The code violation is to try to make sure that the violation pattern matches the system between the Sender and the Receiver.  This is a method to try to make sure that if the Manchester encoded data being received is from the intended Sender.   I work in automotive where certain systems use Manchester as a encode/decode mechanism for wireless comm.  The goal for the Receiver is to determine if there is a high probability that the incoming message is intended for the Receiver.  If not, the Receiver with restart the Manchester decoding state machine and wait for a correct message.

Issue 3: Chip Clock Resyncing

Manchester is a self-clocking serial protocol.  This means the design could create there own version of a Digital PLL to recover the chip clock.  The DPLL could readjust on the fly the chip clock to allow for some Sender (and transmission medium) variance.  This would allow for long Manchester encoded messages to received with lower chances of the chip clock losing sync as the message progresses.  A DPLL is possible but not trival.

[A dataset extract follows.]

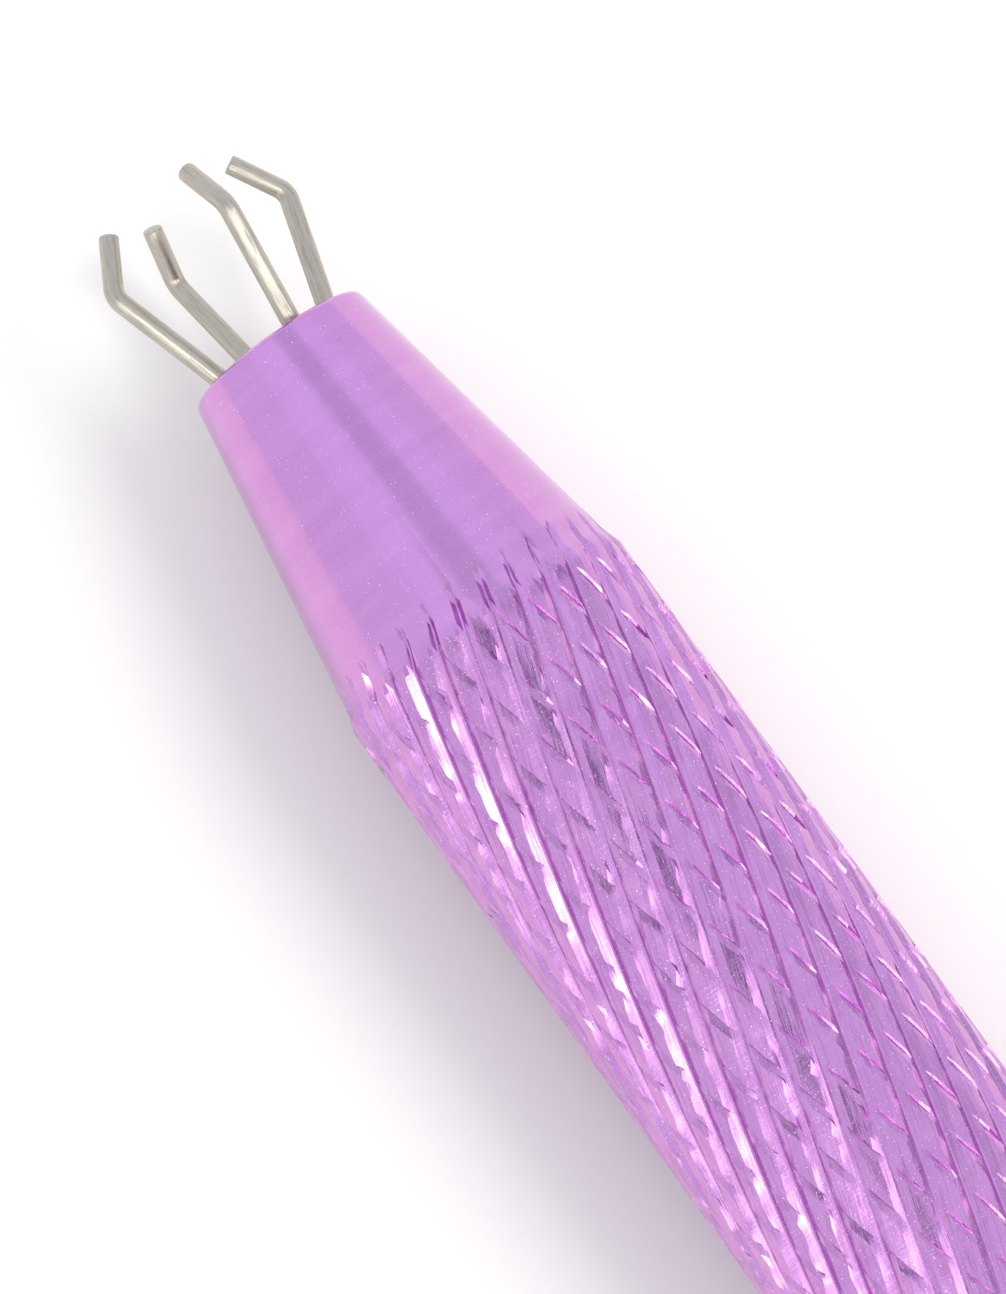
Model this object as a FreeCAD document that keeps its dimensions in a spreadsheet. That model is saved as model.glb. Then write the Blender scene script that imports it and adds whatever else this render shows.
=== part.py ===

Most commonly, the Sender and Receiver chip clock rates are specified.  If both sides have clock generation circuits that can create the chip clocks with low variance to the agreed frequency, then a medium sized message can be received faithfully.  However, any discrepancies between the Sender's chip clock and the Receiver's chip clock will eventually accumulate a clock phase error as the message gets longer.

To avoid this most designs will add a simpler version of the above mentioned DPLL.  This is commonly implemented by over-sampling the chip clock frequency (usually 8x or higher) and detecting if the received chip edges are in-phase to the Receiver's chip clock or out-of-phase. If out-of-phase, by a certain amount, the Receiver's chip clock logic adjusts its sample point (the 3/4 method for example) or resyncs the counter to the 'new' chip edge and then the 3/4 sample point is better centered in the data.

Sorry for getting long-winded.  I used this discussion topic to help others with what I've learned over the years of design.  XiaoweiZ I wish you and other well in this endeavor.


"Engineering is an Art. The Art of Compromise."